O primeiro operador, ainda em 1947 foi a TCA – Transporte de Carga Aérea S.A. seguida pela Companhia Itaú de Transporte Aéreos (ligada à Companhia de Cimentos Itaú). Posteriormente ambas empresas foram absorvidas por outras congêneres (a TCA pelo Lóide Aereo e a Itaú´, pela Transportes Aéreos Nacional Ltda) e suas frotas, incorporadas.
Mas foi nas cores do Lóide Aéreo, Paraense e da Varig que os Curtiss ficaram conhecidos.
Configurados para até 46 passageiros, em fileiras de 3+2, os Curtiss voaram do final da década de 1940 até meados dos anos de 1960, em especial nos voos de carga.
Para melhorar o desempenho em subidas (e por consequência, a segurança operacional) e mesmo em condição monomotor, alguns C-46 foram equipados com dois motores a reação adicionais nas asas: Duas Turbomeca Pallas de 72 kg cada e produzindo 350 lb de empuxo eram ligadas na decolagem como auxilio nesta fase de voo.
Posteriormente a Varig modificou algumas aeronaves com a L.B. Smith americana, com a substituição dos motores R-2800 originais por outros, de 2.400 hp, hélices tripás e novas naceles de motor, dando melhor desempenho ao avião.
Conhecido com Super 46-C, essas aeronaves voaram ainda um bom tempo, chegando à década de 1980 quando a Taba (Transportes Aéreos da Bacia Amazônica) ainda mantinha dois deles em voo.
O último Curtiss C-46 em voo no país foi o PT-LBP, originalmente pertencente ao importador Vinicius Valadares Vasconcellos.

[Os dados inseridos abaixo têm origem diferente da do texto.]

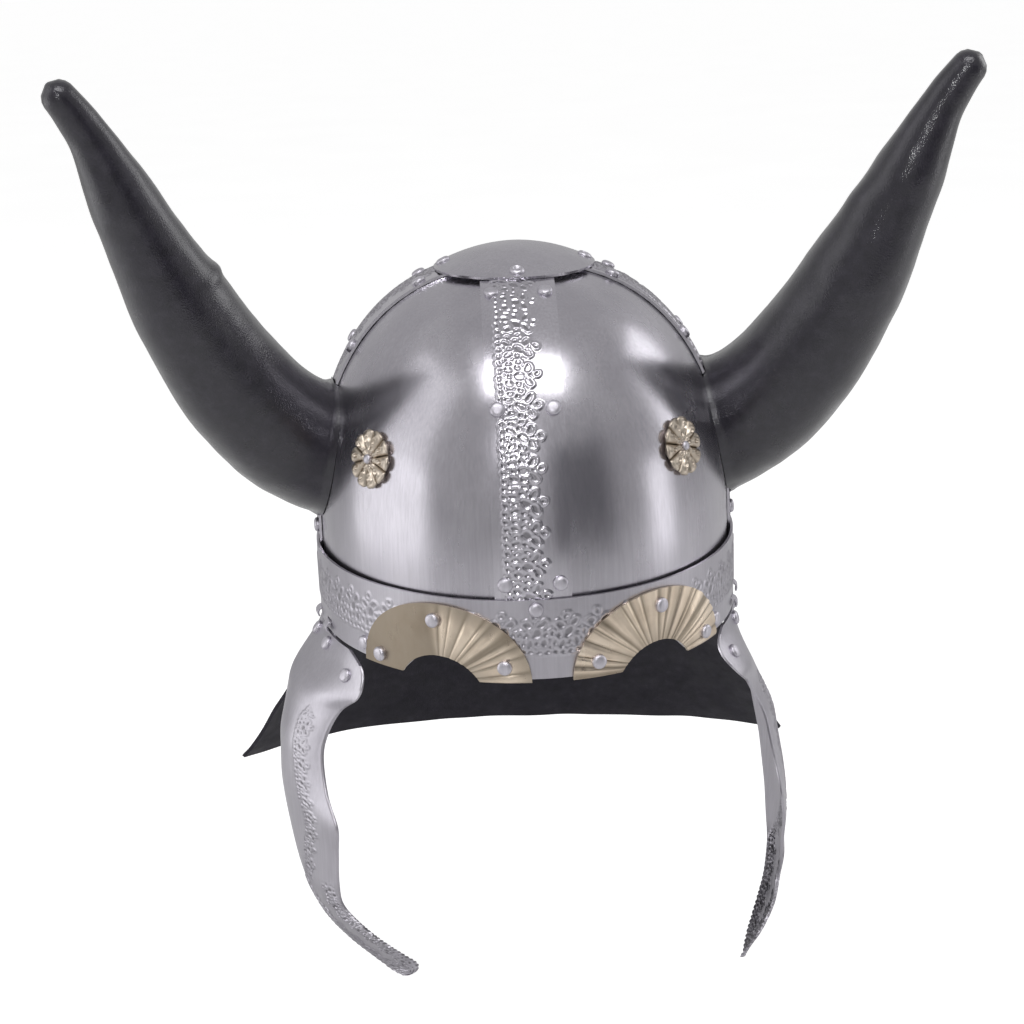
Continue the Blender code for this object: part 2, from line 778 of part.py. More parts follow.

Entregue ainda em 1947 para a Força Aérea Brasileira (FAB) junto com outra aeronave do mesmo modelo, operou com o prefixo FAB 2058 até 1967 quando foi desativado e vendido.
Essa aeronave passou muitos anos encostada no aeroporto Santos Dumont até 1989 quando foi para o Pará, operando como Táxi Aéreo ate 1996, quando foi novamente encostada. Anos depois, o Musal (Museu Aeroespacial) trouxe novamente o avião (em voo!!!) para o Rio de Janeiro, onde pintada com as cores da FAB permanece em exposição estática no Campo dos Afonsos.
Além do FAB 2058, existe no país o PP-VCE, um Super 46C exposto em Bebedouro, SP no Museu de Armas Veículos e Máquinas Eduardo André Matarazzo e o esqueleto de uma aeronave encostado há mais de 30 anos no Aeroporto de Itacotiara, AM.